Ces médicaments ne guérissent pas la maladie mais ils permettent de lutter contre les symptômes. En limitant les remontées acides, ils préviennent l'extension de la maladie à une zone plus importante de la muqueuse.
3° - Les contrôles
Puisqu'il est très difficile de prévoir si un patient atteint de l’œsophage de Barrett développera un cancer de l’œsophage, une gastroscopie de contrôle est recommandée tous les trois à cinq ans, et plus fréquemment si nécessaire (tous les six mois ou tous les ans).
L'examen permet d’examiner avec attention la muqueuse et de procéder en divers endroits à des biopsies destinées à vérifier la présence d'une dysplasie (stade précancéreux). Si c'est le cas, les intervalles entre les contrôles seront raccourcis.
Indépendamment de ce contrôle, il est important que les personnes atteintes d’un œsophage de Barrett restent à l’écoute de leur corps et consultent leur gastroentérologue si les plaintes s'intensifient :
• une perte de poids soudaine
• des vomissements avec du sang
• des selles noires
• des problèmes de déglutition, de la nourriture qui ne passe pas
• une perte d’appétit
4° - Le stade précancéreux précoce
Aucun traitement anticancéreux ne sera instauré. Le reflux gastro-oesophagien doit être sous contrôle. La chimioprophylaxie consiste en l’administration d’un agent pharmacologique destiné à prévenir le développement d’un cancer. La dégénérescence maligne d’un œsophage de Barrett est un processus qui s’étend sur plusieurs années, d’où l’intérêt d’une chimioprophylaxie. Les deux catégories d’agents les plus étudiés sont les inhibiteurs de la pompe à protons (IPP) ainsi que les anti-inflammatoires non stéroïdiens (Ains). Ces cellules précancéreuses peuvent parfois disparaître spontanément au fil du temps, mais c’est loin d’être une généralité.

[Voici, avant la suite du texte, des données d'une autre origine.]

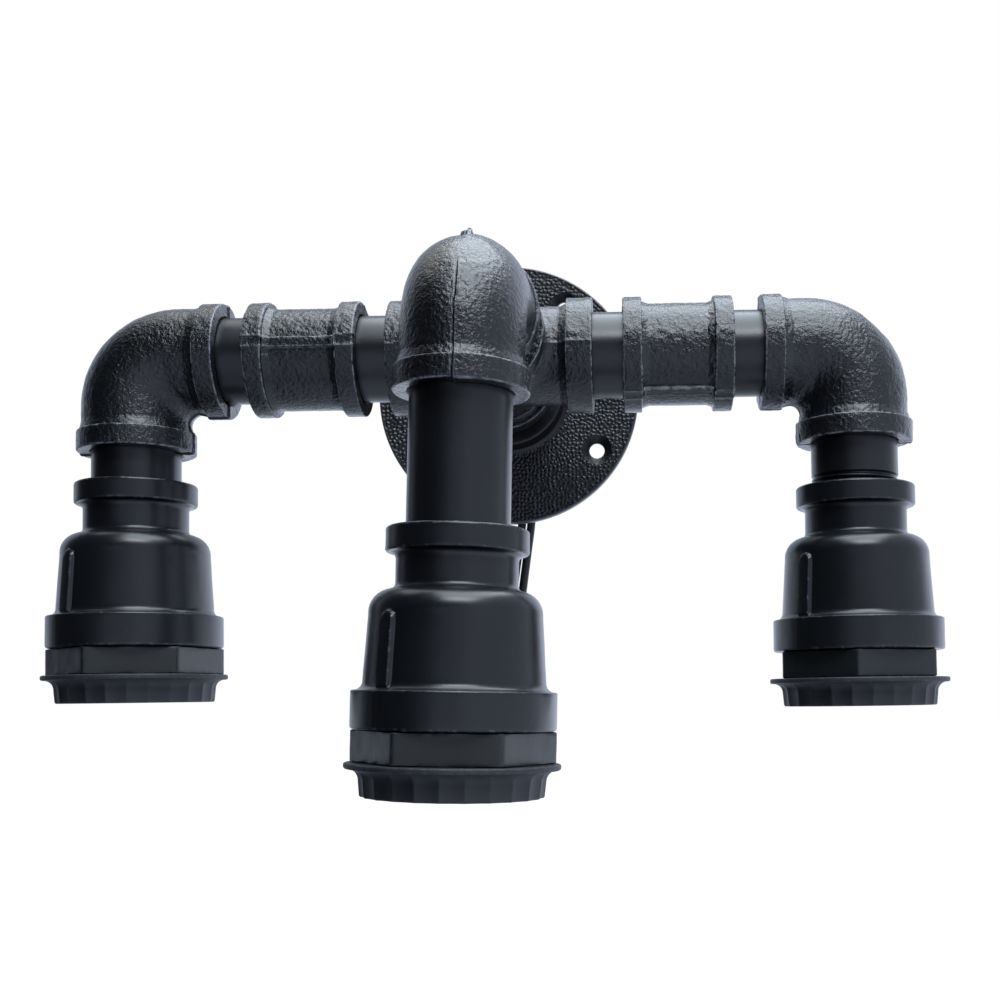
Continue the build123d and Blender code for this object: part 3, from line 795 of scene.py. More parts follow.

D’autres techniques sont à l'étude, comme l’ablation par radiofréquence.
5° - Le stade précancéreux de haut grade
Une résection endoscopique de toutes les lésions visibles, suivie d’une ablation par radiofréquence, constitue le traitement de choix.
• La résection muqueuse endoscopique (RME) est une technique permettant la résection de la muqueuse et d’une partie de la sous-muqueuse avec des diamètres de résection de plus en plus larges.
• L’ablation par radiofréquence repose sur l’application de chaleur à l’aide de micro-électrodes placées à l’extrémité de sondes. Il existe deux types de sondes d’ablation : le HALO 90, une palette d’ablation focale de 2 x 2 cm fixée à l’extrémité de l’endoscope, et le HALO 360, un ballon recouvert d’électrodes circulaires permettant une ablation circonférentielle de la muqueuse œsophagienne. Le principal avantage de la technique d’ablation par radiofréquence est la faible profondeur de l’énergie délivrée, permettant une ablation contrôlée de la muqueuse et de la sous-muqueuse superficielle. Résultat : une bonne sécurité d’emploi, un faible risque de perforation et de sténose.
Si la zone prémaligne est supérieure à 3 cm ou en cas de cancer de l’œsophage avéré, une intervention chirurgicale beaucoup plus lourde sera envisagée : on procédera à l’ablation d’une grosse partie de l’œsophage et l’estomac sera rattaché au début de l’œsophage.